**SET PROBLEM**
For the material that follows, return exactly the lines from the one with "Write the FreeCAD" through the one with "of separate pieces.", both ends included.

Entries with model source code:
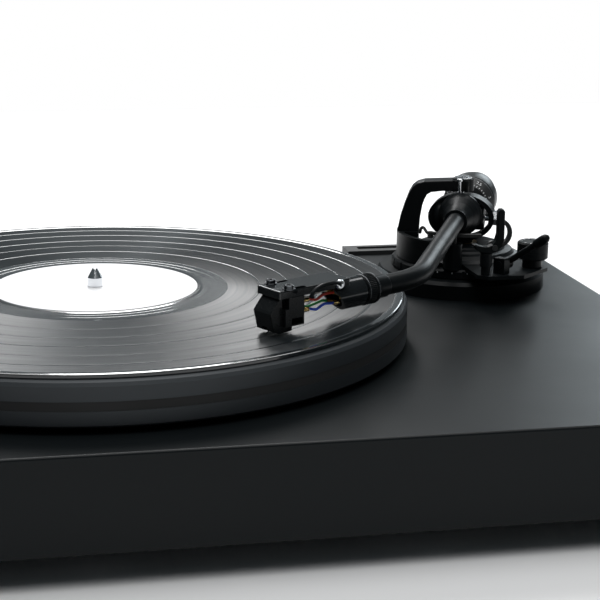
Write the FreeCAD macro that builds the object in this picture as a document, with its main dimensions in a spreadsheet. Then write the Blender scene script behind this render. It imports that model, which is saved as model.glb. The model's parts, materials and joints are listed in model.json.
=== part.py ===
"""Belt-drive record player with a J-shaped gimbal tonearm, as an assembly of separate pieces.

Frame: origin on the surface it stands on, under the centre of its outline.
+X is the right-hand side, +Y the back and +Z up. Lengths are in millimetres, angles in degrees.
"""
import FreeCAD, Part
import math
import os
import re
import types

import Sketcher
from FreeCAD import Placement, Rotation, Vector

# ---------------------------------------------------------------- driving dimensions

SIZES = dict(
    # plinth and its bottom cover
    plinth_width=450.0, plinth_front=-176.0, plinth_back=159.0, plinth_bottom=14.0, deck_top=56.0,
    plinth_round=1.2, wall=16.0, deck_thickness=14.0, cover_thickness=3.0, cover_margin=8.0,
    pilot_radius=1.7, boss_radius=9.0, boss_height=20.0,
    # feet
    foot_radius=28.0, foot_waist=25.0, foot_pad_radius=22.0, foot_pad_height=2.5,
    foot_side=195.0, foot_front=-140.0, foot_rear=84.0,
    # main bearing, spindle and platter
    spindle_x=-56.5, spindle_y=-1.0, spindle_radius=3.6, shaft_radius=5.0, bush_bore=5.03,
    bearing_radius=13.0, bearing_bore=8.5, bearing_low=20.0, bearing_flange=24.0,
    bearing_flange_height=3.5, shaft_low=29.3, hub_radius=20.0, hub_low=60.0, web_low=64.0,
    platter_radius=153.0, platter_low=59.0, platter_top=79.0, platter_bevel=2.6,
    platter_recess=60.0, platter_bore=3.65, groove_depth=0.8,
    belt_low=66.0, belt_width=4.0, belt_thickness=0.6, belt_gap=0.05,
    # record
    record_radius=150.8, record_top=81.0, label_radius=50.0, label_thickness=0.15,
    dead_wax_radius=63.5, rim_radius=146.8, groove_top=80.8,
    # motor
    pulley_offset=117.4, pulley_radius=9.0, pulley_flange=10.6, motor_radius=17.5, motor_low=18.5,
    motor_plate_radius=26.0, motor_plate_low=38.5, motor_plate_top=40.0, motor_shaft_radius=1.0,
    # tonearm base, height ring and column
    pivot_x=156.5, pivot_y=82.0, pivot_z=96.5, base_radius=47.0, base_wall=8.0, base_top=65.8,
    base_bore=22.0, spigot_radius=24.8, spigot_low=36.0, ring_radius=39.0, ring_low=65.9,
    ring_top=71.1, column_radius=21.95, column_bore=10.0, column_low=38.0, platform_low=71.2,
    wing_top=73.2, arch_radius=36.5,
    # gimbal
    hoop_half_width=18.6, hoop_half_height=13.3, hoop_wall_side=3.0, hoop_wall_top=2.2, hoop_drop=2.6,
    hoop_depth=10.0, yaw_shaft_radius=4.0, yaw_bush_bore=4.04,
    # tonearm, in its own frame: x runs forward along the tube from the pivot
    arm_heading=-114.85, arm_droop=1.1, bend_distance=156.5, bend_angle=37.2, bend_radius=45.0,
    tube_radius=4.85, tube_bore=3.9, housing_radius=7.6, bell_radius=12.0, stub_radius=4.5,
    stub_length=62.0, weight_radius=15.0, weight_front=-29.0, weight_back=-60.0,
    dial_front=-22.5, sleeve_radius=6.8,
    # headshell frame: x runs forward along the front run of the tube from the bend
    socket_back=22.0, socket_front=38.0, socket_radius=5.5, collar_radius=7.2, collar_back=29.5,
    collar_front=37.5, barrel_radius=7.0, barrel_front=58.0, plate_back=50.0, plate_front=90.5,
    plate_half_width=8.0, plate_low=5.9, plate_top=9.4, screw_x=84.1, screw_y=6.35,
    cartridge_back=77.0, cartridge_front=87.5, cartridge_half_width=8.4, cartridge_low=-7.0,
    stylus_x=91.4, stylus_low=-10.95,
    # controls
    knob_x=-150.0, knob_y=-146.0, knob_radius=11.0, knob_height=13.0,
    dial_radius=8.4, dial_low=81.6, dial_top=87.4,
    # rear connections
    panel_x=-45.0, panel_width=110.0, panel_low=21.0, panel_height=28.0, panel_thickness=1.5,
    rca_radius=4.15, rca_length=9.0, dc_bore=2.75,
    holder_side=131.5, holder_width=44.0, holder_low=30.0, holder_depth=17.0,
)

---

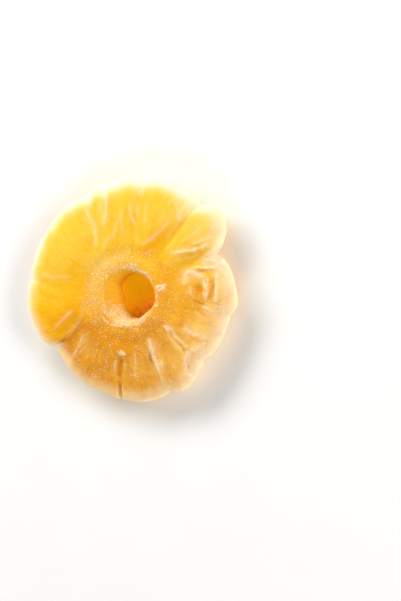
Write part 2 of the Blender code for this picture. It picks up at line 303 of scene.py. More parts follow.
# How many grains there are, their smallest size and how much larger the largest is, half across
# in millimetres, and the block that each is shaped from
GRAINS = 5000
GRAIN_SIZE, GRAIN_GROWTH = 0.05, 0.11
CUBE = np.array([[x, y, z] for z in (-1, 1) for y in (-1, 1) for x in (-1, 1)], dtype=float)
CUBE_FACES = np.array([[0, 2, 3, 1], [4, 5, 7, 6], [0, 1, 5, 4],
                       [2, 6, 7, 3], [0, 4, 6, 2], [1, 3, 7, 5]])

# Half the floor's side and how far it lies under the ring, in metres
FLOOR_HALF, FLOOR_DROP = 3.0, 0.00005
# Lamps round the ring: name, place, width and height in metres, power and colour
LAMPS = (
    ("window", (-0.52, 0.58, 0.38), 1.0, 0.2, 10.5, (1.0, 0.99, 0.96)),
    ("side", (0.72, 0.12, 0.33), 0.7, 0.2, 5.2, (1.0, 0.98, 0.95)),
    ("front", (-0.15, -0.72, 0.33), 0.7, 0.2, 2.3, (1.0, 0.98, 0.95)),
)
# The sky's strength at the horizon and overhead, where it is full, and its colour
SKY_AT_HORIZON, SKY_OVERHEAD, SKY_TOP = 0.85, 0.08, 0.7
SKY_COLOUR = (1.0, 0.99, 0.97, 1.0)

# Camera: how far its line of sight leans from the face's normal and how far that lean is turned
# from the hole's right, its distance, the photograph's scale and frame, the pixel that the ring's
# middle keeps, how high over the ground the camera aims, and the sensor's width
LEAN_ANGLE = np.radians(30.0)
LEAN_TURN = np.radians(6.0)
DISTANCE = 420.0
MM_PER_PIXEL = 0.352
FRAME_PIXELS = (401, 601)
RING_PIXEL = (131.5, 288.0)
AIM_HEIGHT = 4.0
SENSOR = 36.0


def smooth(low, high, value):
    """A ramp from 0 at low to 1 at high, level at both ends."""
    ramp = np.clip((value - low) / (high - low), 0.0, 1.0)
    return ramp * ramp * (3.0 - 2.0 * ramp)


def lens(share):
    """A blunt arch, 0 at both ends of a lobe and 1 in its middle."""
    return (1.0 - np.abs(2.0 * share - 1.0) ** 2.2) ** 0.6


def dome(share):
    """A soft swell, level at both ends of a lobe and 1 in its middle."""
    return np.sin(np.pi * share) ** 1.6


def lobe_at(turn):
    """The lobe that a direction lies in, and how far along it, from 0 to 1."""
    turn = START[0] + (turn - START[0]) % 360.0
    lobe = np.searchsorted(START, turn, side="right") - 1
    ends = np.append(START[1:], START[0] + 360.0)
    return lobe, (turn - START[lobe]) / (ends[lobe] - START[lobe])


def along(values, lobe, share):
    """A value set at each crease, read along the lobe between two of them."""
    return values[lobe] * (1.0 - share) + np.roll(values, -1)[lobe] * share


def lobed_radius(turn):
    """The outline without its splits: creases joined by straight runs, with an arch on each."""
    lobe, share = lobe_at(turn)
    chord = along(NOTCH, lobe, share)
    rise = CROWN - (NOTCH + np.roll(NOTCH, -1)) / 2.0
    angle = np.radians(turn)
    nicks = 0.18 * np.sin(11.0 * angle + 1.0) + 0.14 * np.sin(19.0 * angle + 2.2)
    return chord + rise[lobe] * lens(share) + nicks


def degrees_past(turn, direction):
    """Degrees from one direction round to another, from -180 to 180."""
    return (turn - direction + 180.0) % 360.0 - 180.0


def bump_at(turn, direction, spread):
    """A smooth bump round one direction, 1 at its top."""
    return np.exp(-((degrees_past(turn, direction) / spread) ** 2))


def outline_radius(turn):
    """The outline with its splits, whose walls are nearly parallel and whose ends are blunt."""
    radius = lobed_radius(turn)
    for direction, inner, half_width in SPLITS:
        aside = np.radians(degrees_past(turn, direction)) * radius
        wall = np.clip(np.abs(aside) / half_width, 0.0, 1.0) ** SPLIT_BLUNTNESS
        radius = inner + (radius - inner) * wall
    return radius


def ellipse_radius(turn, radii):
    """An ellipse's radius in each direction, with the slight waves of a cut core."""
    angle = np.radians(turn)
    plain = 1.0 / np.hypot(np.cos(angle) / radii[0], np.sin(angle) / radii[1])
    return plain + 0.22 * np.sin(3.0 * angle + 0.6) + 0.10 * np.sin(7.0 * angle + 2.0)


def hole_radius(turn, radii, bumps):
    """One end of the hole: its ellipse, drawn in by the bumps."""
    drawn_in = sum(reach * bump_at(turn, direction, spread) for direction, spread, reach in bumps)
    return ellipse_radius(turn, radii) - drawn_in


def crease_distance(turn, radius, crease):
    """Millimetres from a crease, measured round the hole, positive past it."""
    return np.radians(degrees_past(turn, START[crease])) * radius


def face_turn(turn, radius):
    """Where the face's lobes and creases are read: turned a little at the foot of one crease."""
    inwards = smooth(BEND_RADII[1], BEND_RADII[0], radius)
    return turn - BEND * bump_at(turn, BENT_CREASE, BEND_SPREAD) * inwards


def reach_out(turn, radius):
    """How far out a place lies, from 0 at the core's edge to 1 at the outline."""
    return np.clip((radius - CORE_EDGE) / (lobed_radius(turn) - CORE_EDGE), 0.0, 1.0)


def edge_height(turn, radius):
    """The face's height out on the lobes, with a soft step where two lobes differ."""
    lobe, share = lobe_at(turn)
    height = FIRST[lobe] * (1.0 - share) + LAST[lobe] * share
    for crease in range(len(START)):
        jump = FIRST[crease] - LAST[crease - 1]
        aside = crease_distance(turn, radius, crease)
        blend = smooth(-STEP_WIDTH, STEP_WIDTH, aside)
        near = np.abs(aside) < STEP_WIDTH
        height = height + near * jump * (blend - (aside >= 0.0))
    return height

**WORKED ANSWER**
Write the FreeCAD macro that builds the object in this picture as a document, with its main dimensions in a spreadsheet. Then write the Blender scene script behind this render. It imports that model, which is saved as model.glb. The model's parts, materials and joints are listed in model.json.
=== part.py ===
"""Belt-drive record player with a J-shaped gimbal tonearm, as an assembly of separate pieces.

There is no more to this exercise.